Predicting the future of Wall Street is less science than art. One of the best artists was Evangeline Adams, a Jersey City–born student of the heavens. She predicted the Dow would soar when the planet Jupiter was ascendant. She was right. She predicted oil and shipping prices would lift on full moons. They did. Again and again she called it.
Rich and smart men came to Evangeline to learn how to buy. Among them were John Paul Getty and John Pierpont Morgan. Dressed as a gypsy, she sprinkled “gold dust” — cleaning powder — on their palms, then told them how they should invest their millions. A typical reading: “The Sun being unfriendly to Neptune” encourages stock investments in “large industries connected with fire, railroads [and] machinery.” When money and birthdays align properly, “it becomes propitious for entering into new ventures.”
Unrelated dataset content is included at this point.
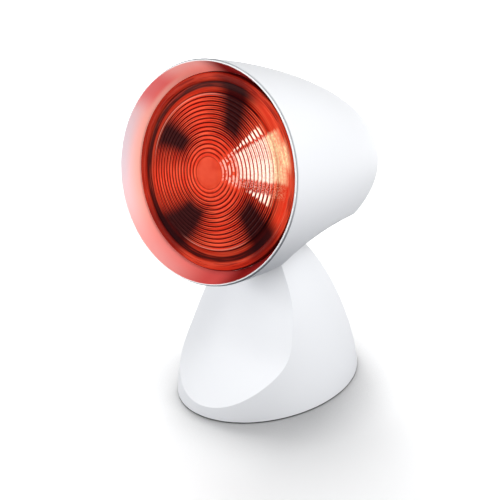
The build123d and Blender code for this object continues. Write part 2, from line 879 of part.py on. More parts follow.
def bulb_cap():
    skirt = cap_radius - thread_depth
    start = cap_start + cap_plain
    thread = thread_outline(cap_radius, start, cap_turns())
    end = cap_end - insulator_height
    close = [(skirt, end - cap_shoulder), (contact_radius + insulator_width, end)]
    outside = [(skirt, cap_start)] + thread + close
    inside = [(radius - cap_wall, back) for radius, back in reversed(outside)]
    return turned(*outside, *inside)


def bulb_cap_insulator():
    end = cap_end - insulator_height
    return turned((0, end), (contact_radius + insulator_width, end), (contact_radius, cap_end),
                  (0, cap_end))


def bulb_contact():
    return turned((0, cap_end), (contact_radius, cap_end),
                  (contact_radius - contact_edge, bulb_end - contact_edge),
                  (contact_radius - 3 * contact_edge, bulb_end), (0, bulb_end))


def filament():
    across = Plane(origin=(0, filament_back, 0), x_dir=(0, 1, 0), z_dir=(1, 0, 0))
    return tube(across, filament_radius, filament_radius - 0.5, -filament_length / 2, filament_length / 2)


def filament_supports():
    wires = []
    foot_radius_in_neck = cap_radius / 2
    for side in (-1, 1):
        x = side * (filament_length / 2 - 1)
        base = side * foot_radius_in_neck
        top = filament_back + filament_radius
        knee = top + filament_radius + support_straight
        path = FilletPolyline((x, top, 0), (x, knee, 0), (base, knee + support_slant, 0),
                              (base, cap_start, 0), radius=support_bend)
        wires.append(sweep(Plane(origin=path @ 0, z_dir=path % 0) * Circle(support_radius), path=path))
    return Compound(wires)


def glass_stem():
    radius = cap_radius / 2 + stem_width
    back = cap_start + stem_length
    return turned((0, cap_start), (radius, cap_start), (radius + stem_width, back), (0, back))


# ---------------------------------------------------------------- lampholder
def sleeve_radius():
    return cap_radius + sleeve_gap


def lampholder_body():
    bore = sleeve_radius() + sleeve_wall
    floor = bulb_end + tongue_thickness
    flange_back = holder_flange_front + holder_flange_thickness
    body = turned(
        (bore, holder_front), (holder_radius - holder_edge, holder_front),
        (holder_radius, holder_front + holder_edge),
        (holder_radius, holder_flange_front), (holder_flange_radius, holder_flange_front),
        (holder_flange_radius, flange_back), (holder_radius - holder_lid_inset, flange_back),
        (holder_radius - 2 * holder_lid_inset, holder_back), (0, holder_back), (0, floor), (bore, floor),
    )
    for place in terminal_screw_planes():
        body -= rod(place, terminal_screw_radius, -holder_floor, 1)
    return body


def terminal_screw_planes():
    planes = []
    for side in (-1, 1):
        centre = (side * terminal_screw_place, holder_back, 0)
        planes.append(Plane(origin=centre, x_dir=(1, 0, 0), z_dir=(0, 1, 0)))
    return planes


def lampholder_screws():
    screws = []
    for place in terminal_screw_planes():
        shank = rod(place, terminal_screw_radius, -0.7 * holder_floor, 0)
        head = rod(place, terminal_screw_radius + terminal_head_width, 0, terminal_head_height)
        screws.append(shank + head)
    return Compound(screws)


def lampholder_sleeve():
    inner = sleeve_radius()
    start = holder_front + sleeve_inset
    return turned((inner, start), (inner + sleeve_wall, start), (inner + sleeve_wall, cap_end),
                  (inner, cap_end))


def lampholder_tongue():
    half = tongue_width / 2
    return block((-half, half), (bulb_end, bulb_end + tongue_thickness), (-2 * half, half))


def lampholder_bracket():
    hub = Plane(origin=(0, bracket_front, 0), x_dir=(1, 0, 0), z_dir=(0, 1, 0))
    bracket = tube(hub, bracket_radius, holder_radius + running_gap, 0, bracket_thickness)
    for place in bracket_post_planes(bracket_front):
        bracket -= rod(place, screw_radius + hole_ease, -1, bracket_thickness + 1)
    return bracket


def bracket_screws():
    screws = []
    for place in bracket_post_planes(bracket_front):
        facing_front = Plane(origin=place.origin, x_dir=(1, 0, 0), z_dir=(0, -1, 0))
        screws.append(facing_front.location * screw(bracket_thickness + screw_grip - 1))
    return Compound(screws)


# ---------------------------------------------------------------- build and write
def build():
    base = {
        "base_shell": base_shell(),
        "base_plate": base_plate(),
        "plate_screws": plate_screws(),
        "neck": neck(),
        "neck_screws": neck_screws(),
        "index_plate": index_plate(),
        "index_screws": index_screws(),
        "switch_housing": switch_housing(),
        "switch_rocker": switch_rocker(),
        "switch_blades": switch_blades(),
        "cord_inlet": cord_inlet(),
        "terminal_block": terminal_block(),
        "terminal_screws": terminal_screws(),
    }
    for name, place in foot_places().items():
        base[name] = foot(*place)
    head = {
        "head_shell": head_shell(),
        "front_ring": front_ring(),
        "hinge_pin": hinge_pin(),
        "spacer_left": spacer(-1),
        "spacer_right": spacer(1),
        "detent_housing": detent_housing(),
        "detent_plunger": detent_plunger(),
        "detent_spring": detent_spring(),
        "bulb_lens": bulb_lens(),
        "bulb_reflector": bulb_reflector(),
        "bulb_cap": bulb_cap(),
        "bulb_cap_insulator": bulb_cap_insulator(),
        "bulb_contact": bulb_contact(),
        "filament": filament(),
        "filament_supports": filament_supports(),
        "glass_stem": glass_stem(),
        "lampholder_body": lampholder_body(),
        "lampholder_sleeve": lampholder_sleeve(),
        "lampholder_tongue": lampholder_tongue(),
        "lampholder_screws": lampholder_screws(),
        "lampholder_bracket": lampholder_bracket(),
        "bracket_screws": bracket_screws(),
    }
    placed = {name: head_place * shape for name, shape in head.items()}
    return {**base, **placed}


os.makedirs("parts", exist_ok=True)
for name, shape in build().items():
    export_step(shape, os.path.join("parts", name + ".step"))
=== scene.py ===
import json
from math import atan2, cos, pi, radians, sin, sqrt

import bmesh
import bpy
from mathutils import Matrix, Vector


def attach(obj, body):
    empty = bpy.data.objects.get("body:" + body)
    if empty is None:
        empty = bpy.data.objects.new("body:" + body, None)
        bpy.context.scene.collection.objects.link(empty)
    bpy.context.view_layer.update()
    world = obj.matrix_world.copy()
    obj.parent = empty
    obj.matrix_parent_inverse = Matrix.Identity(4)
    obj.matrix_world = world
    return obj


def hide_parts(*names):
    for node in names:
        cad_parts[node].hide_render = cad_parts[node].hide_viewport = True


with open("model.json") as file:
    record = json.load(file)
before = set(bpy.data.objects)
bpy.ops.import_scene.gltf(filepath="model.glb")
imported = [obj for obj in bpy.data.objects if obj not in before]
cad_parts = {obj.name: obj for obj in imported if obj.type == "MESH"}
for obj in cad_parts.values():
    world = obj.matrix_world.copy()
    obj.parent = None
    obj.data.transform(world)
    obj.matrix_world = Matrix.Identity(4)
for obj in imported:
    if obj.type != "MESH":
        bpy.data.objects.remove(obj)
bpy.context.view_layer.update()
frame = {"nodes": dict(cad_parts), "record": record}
print("frame loaded:", len(frame["nodes"]), "parts")

mm = 0.001

# where the head sits on the base: its own frame starts at the middle of the mouth,
# +Y runs back along the bulb and +Z is up across it
head = {
    "hingeY": -10.8 * mm,
    "hingeZ": 116.0 * mm,
    "hingeBehindMouth": 71.0 * mm,
    "hingeBelowAxis": 36.2 * mm,
    "tilt": 12.0,
}
headPlace = (
    Matrix.Translation((0, head["hingeY"], head["hingeZ"]))
    @ Matrix.Rotation(radians(-head["tilt"]), 4, "X")
    @ Matrix.Translation((0, -head["hingeBehindMouth"], head["hingeBelowAxis"]))
)


# what all meshes share
meshing = {"smoothAngle": 30.0, "weld": 2e-6, "thinnest": 1e-6, "normalWeight": 60}


def newPiece(name, bm, material=None, smoothAngle=meshing["smoothAngle"]):
    bm.normal_update()
    mesh = bpy.data.meshes.new(name)
    bm.to_mesh(mesh)
    bm.free()
    mesh.shade_smooth()
    mesh.set_sharp_from_angle(angle=radians(smoothAngle))
    if material is not None:
        mesh.materials.append(material)
    piece = bpy.data.objects.new(name, mesh)
    bpy.context.scene.collection.objects.link(piece)
    return piece


def spinProfile(points, segments):
    # points are (radius, back); the pole stays one vertex once doubles are merged
    bm = bmesh.new()
    verts = [bm.verts.new((r, y, 0)) for r, y in points]
    edges = [bm.edges.new(pair) for pair in zip(verts, verts[1:])]
    bmesh.ops.spin(bm, geom=verts + edges, cent=(0, 0, 0), axis=(0, 1, 0), dvec=(0, 0, 0),
                   angle=2 * pi, steps=segments, use_merge=True, use_duplicate=False)
    bmesh.ops.remove_doubles(bm, verts=bm.verts[:], dist=meshing["thinnest"])
    bmesh.ops.recalc_face_normals(bm, faces=bm.faces[:])
    return bm


def arc(middle, radius, start, turned, steps):
    # points of an arc with both its ends, from an angle and over a turn
    angles = [start + turned * i / steps for i in range(steps + 1)]
    return [(middle[0] + radius * cos(a), middle[1] + radius * sin(a)) for a in angles]


def extrudeOutline(bm, points, vec):
    face = bm.faces.new([bm.verts.new(p) for p in points])
    made = bmesh.ops.extrude_face_region(bm, geom=[face])
    moved = [g for g in made["geom"] if isinstance(g, bmesh.types.BMVert)]
    bmesh.ops.translate(bm, vec=vec, verts=moved)
    bmesh.ops.recalc_face_normals(bm, faces=bm.faces[:])


def outlineCutter(name, points, vec):
    bm = bmesh.new()
    extrudeOutline(bm, points, vec)
    return newPiece(name, bm)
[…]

Evangeline had a number of bellwether years. Then she hit the wall.
It was the year the planets signaled fat stock market profits. Investors should be bold. It was 1929, and those who followed Evangeline and her planets lost their shirts. She claimed the gold dust was bad. Getty and Morgan stopped calling.
Appreciating the difficulty of reading the planets, we offer a more terrestrial glimpse of “ The Future of Wall Street,” not so much a prediction as a mosaic of likely winners — people, banks, global exchanges, patterns of investment.
To which we add the caveat: Gold dust sometimes goes bad.